__Goal of the exercise__:
Reproduce all of the listing below without alteration.

....................

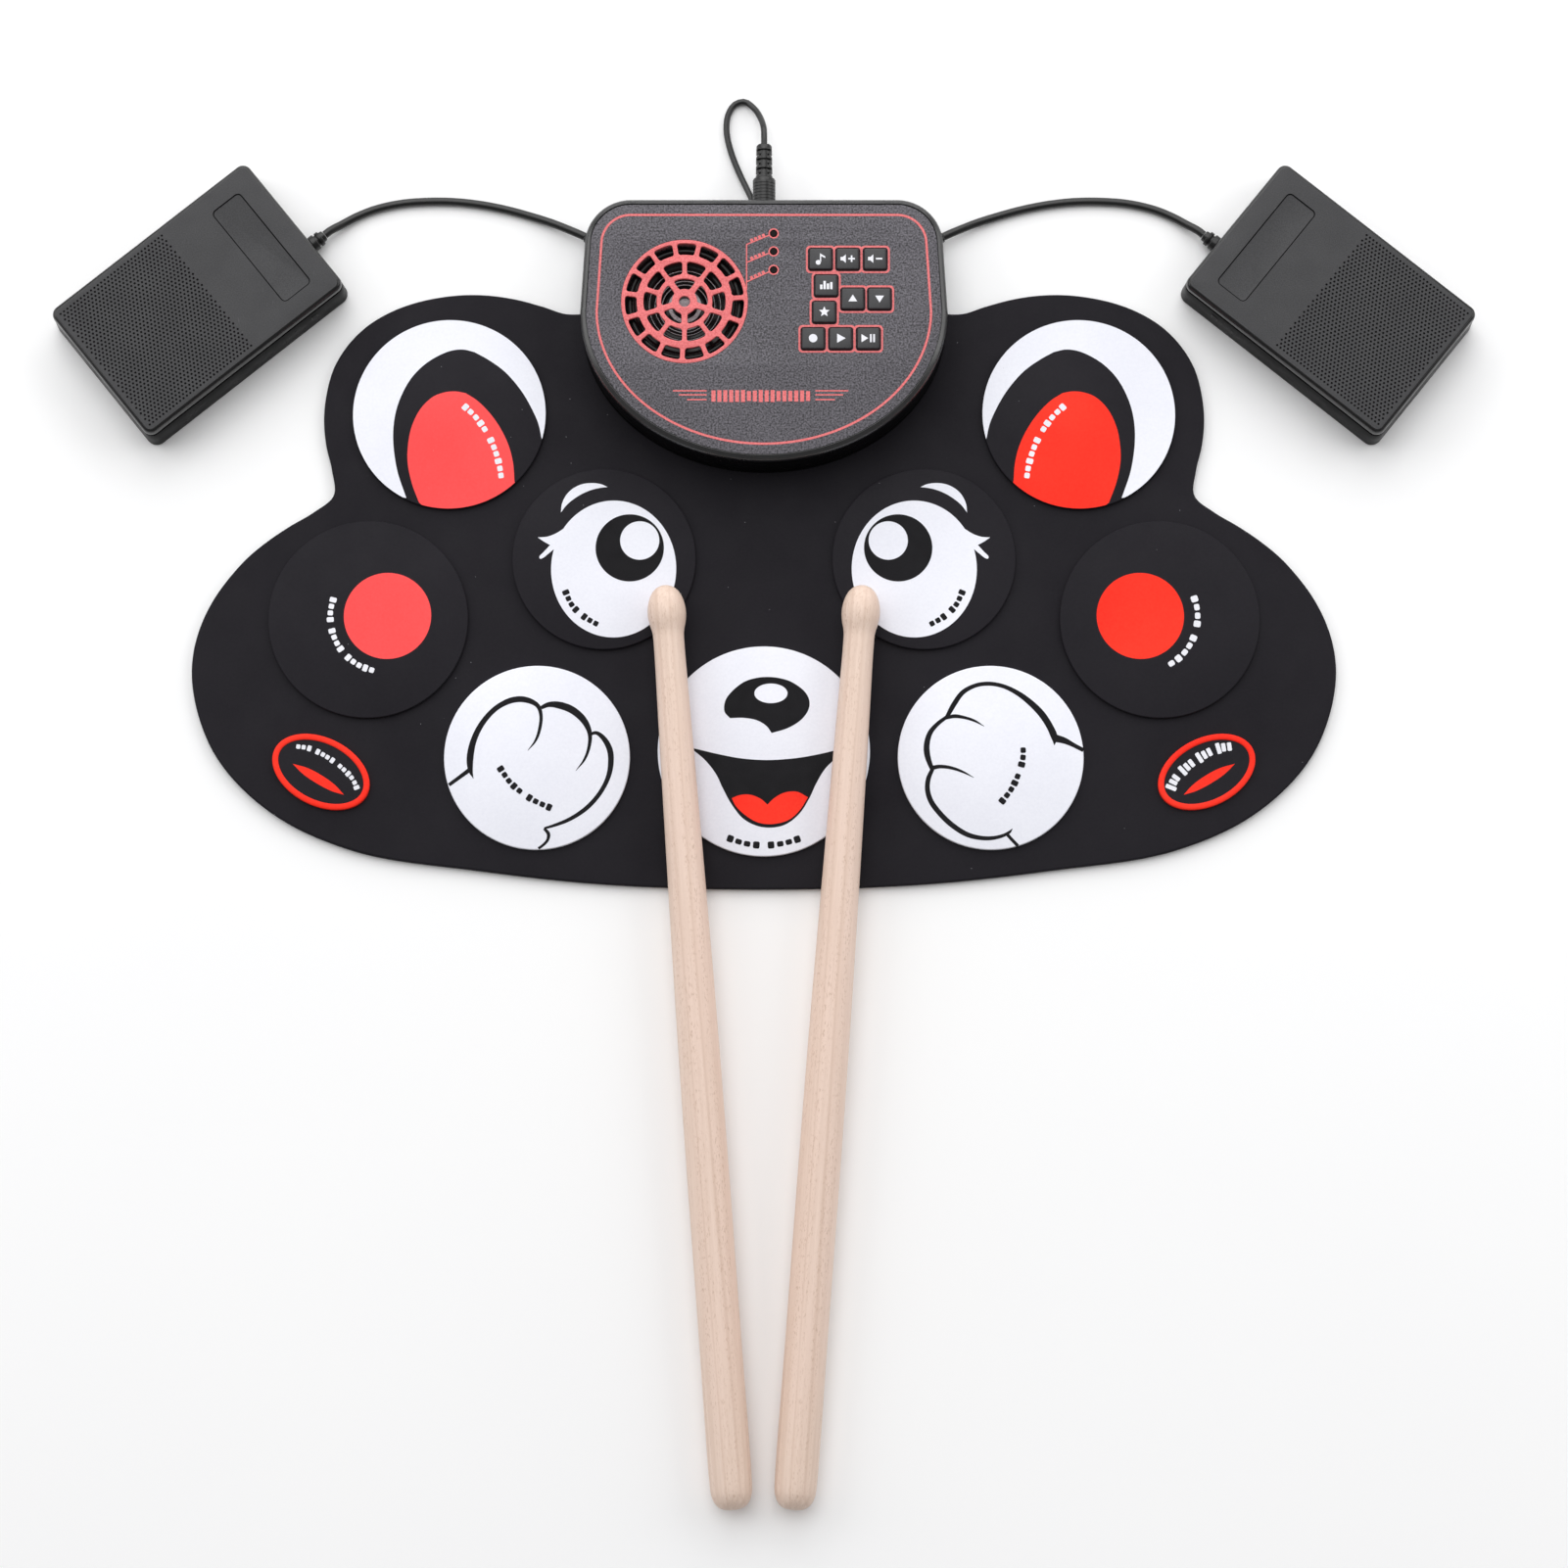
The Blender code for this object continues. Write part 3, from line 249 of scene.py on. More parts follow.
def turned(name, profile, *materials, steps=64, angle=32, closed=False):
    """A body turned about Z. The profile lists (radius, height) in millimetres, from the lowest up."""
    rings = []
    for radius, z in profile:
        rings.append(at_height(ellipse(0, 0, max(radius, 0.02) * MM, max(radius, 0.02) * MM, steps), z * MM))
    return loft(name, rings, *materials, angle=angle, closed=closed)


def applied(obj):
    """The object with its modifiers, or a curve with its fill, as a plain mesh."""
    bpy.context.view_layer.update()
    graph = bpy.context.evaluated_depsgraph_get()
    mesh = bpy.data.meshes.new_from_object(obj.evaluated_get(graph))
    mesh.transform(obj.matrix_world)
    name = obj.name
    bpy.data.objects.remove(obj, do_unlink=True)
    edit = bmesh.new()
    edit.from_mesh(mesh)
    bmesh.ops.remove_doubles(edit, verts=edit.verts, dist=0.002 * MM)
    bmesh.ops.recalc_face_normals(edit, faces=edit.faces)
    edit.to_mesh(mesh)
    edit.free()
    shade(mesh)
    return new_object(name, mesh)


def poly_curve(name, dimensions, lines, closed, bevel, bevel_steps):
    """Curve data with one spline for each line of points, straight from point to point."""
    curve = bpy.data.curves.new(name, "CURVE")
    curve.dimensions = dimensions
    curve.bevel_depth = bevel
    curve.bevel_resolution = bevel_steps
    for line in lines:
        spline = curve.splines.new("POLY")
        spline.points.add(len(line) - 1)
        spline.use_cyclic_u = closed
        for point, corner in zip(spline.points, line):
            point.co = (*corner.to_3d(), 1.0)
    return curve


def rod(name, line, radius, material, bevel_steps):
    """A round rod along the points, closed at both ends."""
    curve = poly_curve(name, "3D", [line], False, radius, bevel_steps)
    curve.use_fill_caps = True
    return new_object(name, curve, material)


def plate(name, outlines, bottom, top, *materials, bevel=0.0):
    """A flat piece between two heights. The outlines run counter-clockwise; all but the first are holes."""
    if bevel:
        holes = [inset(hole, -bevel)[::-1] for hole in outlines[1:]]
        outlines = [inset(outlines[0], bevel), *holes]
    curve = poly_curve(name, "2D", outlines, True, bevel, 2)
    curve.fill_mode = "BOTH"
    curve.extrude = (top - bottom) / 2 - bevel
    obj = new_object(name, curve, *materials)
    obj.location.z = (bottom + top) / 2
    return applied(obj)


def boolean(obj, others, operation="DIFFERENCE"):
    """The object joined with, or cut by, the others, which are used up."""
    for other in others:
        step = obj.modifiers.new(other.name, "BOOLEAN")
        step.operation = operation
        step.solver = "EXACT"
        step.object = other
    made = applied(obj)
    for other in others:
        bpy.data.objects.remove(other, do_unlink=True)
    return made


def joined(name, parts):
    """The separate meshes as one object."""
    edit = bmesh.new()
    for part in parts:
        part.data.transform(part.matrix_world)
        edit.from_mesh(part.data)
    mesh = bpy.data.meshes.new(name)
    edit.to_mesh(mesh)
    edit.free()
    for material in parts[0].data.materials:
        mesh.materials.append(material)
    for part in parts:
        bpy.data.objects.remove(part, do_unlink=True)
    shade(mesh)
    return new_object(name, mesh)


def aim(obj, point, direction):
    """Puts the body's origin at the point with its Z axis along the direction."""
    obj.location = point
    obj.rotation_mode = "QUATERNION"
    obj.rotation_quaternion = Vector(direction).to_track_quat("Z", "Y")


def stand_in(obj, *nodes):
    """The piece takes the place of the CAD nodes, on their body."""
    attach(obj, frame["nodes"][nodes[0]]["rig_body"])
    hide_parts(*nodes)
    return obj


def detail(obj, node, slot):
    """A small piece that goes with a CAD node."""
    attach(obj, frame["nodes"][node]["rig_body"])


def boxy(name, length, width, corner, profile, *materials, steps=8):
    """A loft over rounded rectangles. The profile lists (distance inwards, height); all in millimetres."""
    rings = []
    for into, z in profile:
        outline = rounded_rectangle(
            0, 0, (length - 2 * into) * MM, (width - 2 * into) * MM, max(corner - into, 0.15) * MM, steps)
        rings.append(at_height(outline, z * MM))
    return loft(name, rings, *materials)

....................

__The response__:
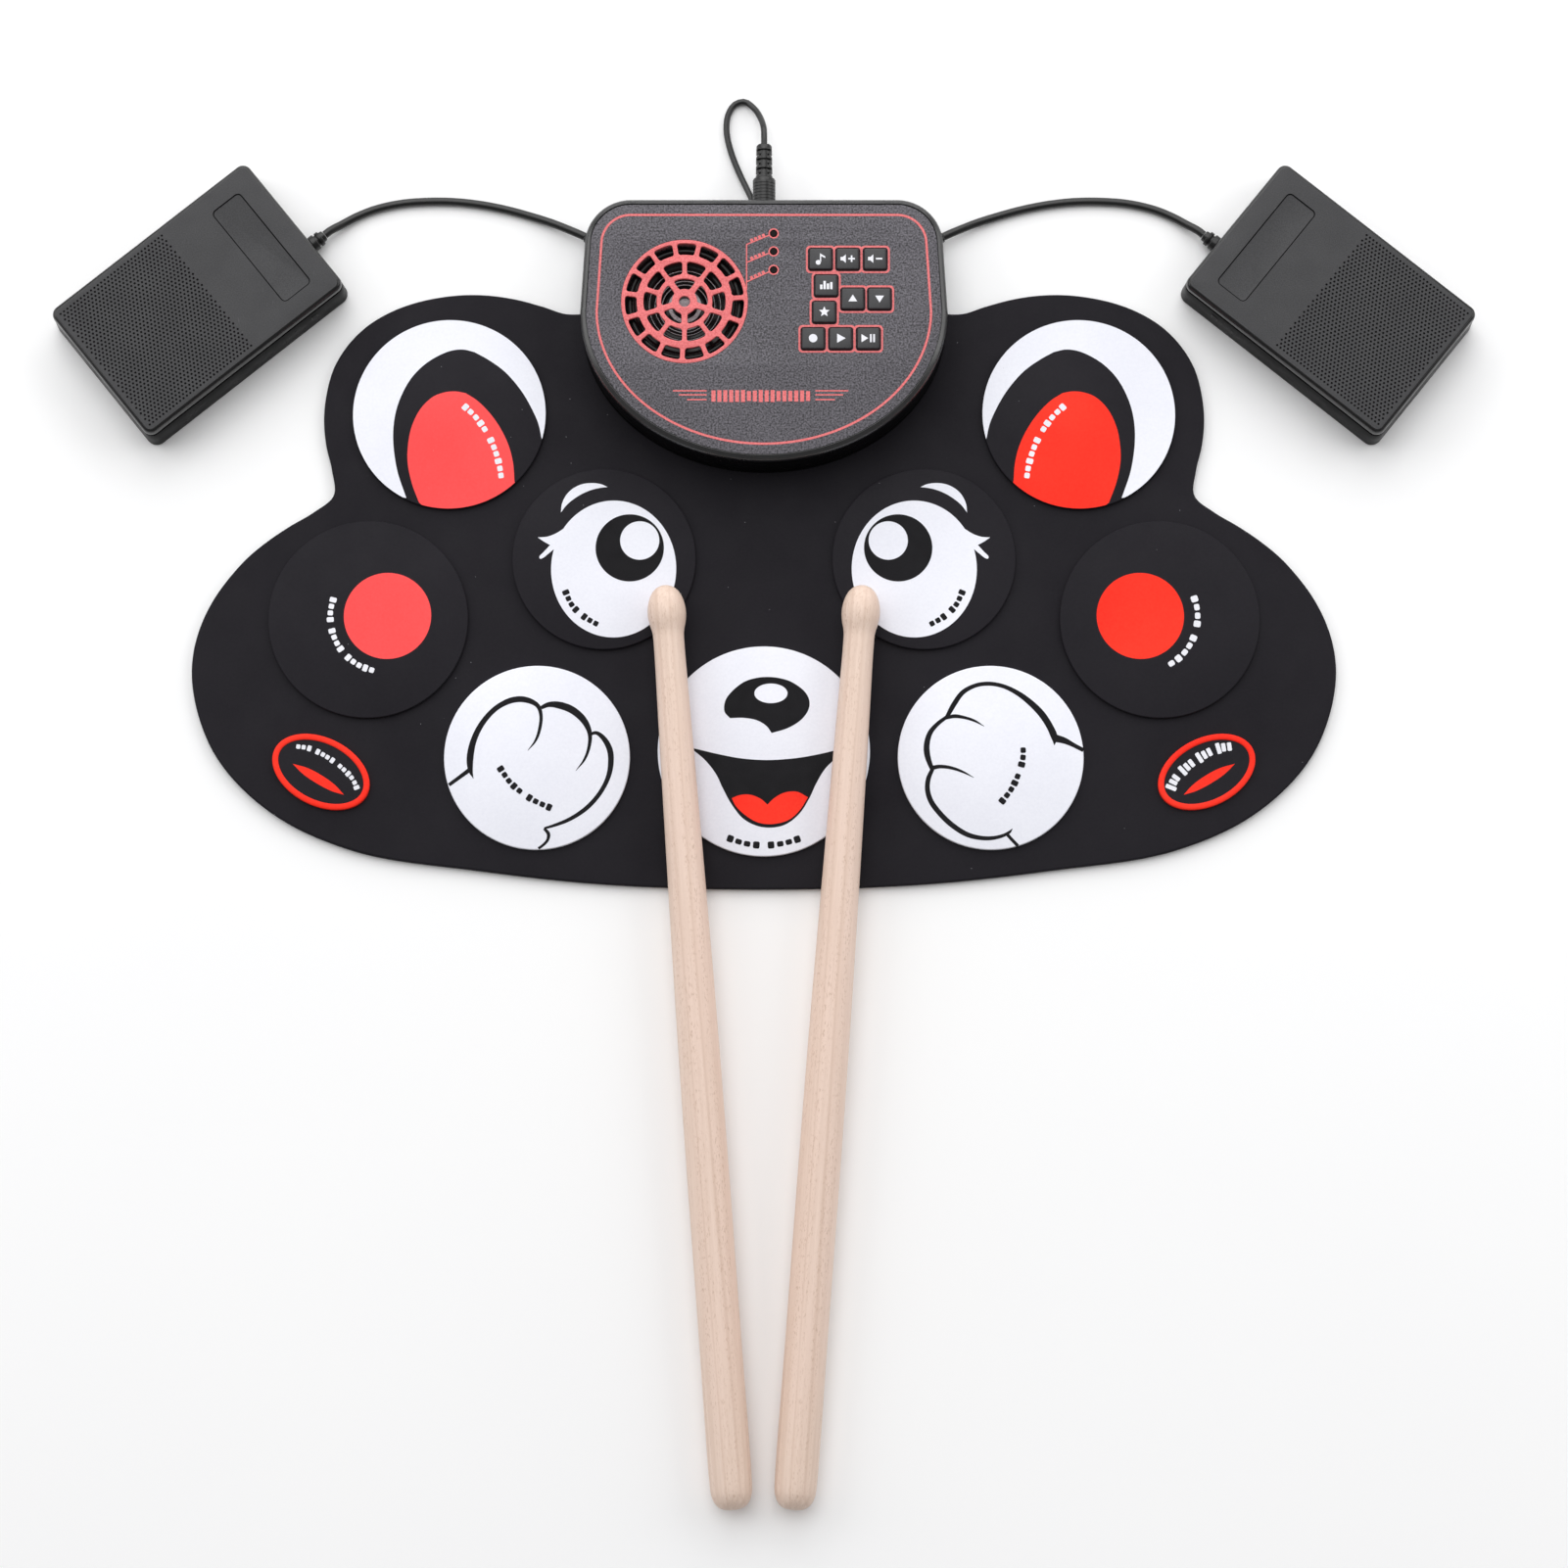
The Blender code for this object continues. Write part 3, from line 249 of scene.py on. More parts follow.
def turned(name, profile, *materials, steps=64, angle=32, closed=False):
    """A body turned about Z. The profile lists (radius, height) in millimetres, from the lowest up."""
    rings = []
    for radius, z in profile:
        rings.append(at_height(ellipse(0, 0, max(radius, 0.02) * MM, max(radius, 0.02) * MM, steps), z * MM))
    return loft(name, rings, *materials, angle=angle, closed=closed)


def applied(obj):
    """The object with its modifiers, or a curve with its fill, as a plain mesh."""
    bpy.context.view_layer.update()
    graph = bpy.context.evaluated_depsgraph_get()
    mesh = bpy.data.meshes.new_from_object(obj.evaluated_get(graph))
    mesh.transform(obj.matrix_world)
    name = obj.name
    bpy.data.objects.remove(obj, do_unlink=True)
    edit = bmesh.new()
    edit.from_mesh(mesh)
    bmesh.ops.remove_doubles(edit, verts=edit.verts, dist=0.002 * MM)
    bmesh.ops.recalc_face_normals(edit, faces=edit.faces)
    edit.to_mesh(mesh)
    edit.free()
    shade(mesh)
    return new_object(name, mesh)


def poly_curve(name, dimensions, lines, closed, bevel, bevel_steps):
    """Curve data with one spline for each line of points, straight from point to point."""
    curve = bpy.data.curves.new(name, "CURVE")
    curve.dimensions = dimensions
    curve.bevel_depth = bevel
    curve.bevel_resolution = bevel_steps
    for line in lines:
        spline = curve.splines.new("POLY")
        spline.points.add(len(line) - 1)
        spline.use_cyclic_u = closed
        for point, corner in zip(spline.points, line):
            point.co = (*corner.to_3d(), 1.0)
    return curve


def rod(name, line, radius, material, bevel_steps):
    """A round rod along the points, closed at both ends."""
    curve = poly_curve(name, "3D", [line], False, radius, bevel_steps)
    curve.use_fill_caps = True
    return new_object(name, curve, material)


def plate(name, outlines, bottom, top, *materials, bevel=0.0):
    """A flat piece between two heights. The outlines run counter-clockwise; all but the first are holes."""
    if bevel:
        holes = [inset(hole, -bevel)[::-1] for hole in outlines[1:]]
        outlines = [inset(outlines[0], bevel), *holes]
    curve = poly_curve(name, "2D", outlines, True, bevel, 2)
    curve.fill_mode = "BOTH"
    curve.extrude = (top - bottom) / 2 - bevel
    obj = new_object(name, curve, *materials)
    obj.location.z = (bottom + top) / 2
    return applied(obj)


def boolean(obj, others, operation="DIFFERENCE"):
    """The object joined with, or cut by, the others, which are used up."""
    for other in others:
        step = obj.modifiers.new(other.name, "BOOLEAN")
        step.operation = operation
        step.solver = "EXACT"
        step.object = other
    made = applied(obj)
    for other in others:
        bpy.data.objects.remove(other, do_unlink=True)
    return made


def joined(name, parts):
    """The separate meshes as one object."""
    edit = bmesh.new()
    for part in parts:
        part.data.transform(part.matrix_world)
        edit.from_mesh(part.data)
    mesh = bpy.data.meshes.new(name)
    edit.to_mesh(mesh)
    edit.free()
    for material in parts[0].data.materials:
        mesh.materials.append(material)
    for part in parts:
        bpy.data.objects.remove(part, do_unlink=True)
    shade(mesh)
    return new_object(name, mesh)


def aim(obj, point, direction):
    """Puts the body's origin at the point with its Z axis along the direction."""
    obj.location = point
    obj.rotation_mode = "QUATERNION"
    obj.rotation_quaternion = Vector(direction).to_track_quat("Z", "Y")


def stand_in(obj, *nodes):
    """The piece takes the place of the CAD nodes, on their body."""
    attach(obj, frame["nodes"][nodes[0]]["rig_body"])
    hide_parts(*nodes)
    return obj


def detail(obj, node, slot):
    """A small piece that goes with a CAD node."""
    attach(obj, frame["nodes"][node]["rig_body"])


def boxy(name, length, width, corner, profile, *materials, steps=8):
    """A loft over rounded rectangles. The profile lists (distance inwards, height); all in millimetres."""
    rings = []
    for into, z in profile:
        outline = rounded_rectangle(
            0, 0, (length - 2 * into) * MM, (width - 2 * into) * MM, max(corner - into, 0.15) * MM, steps)
        rings.append(at_height(outline, z * MM))
    return loft(name, rings, *materials)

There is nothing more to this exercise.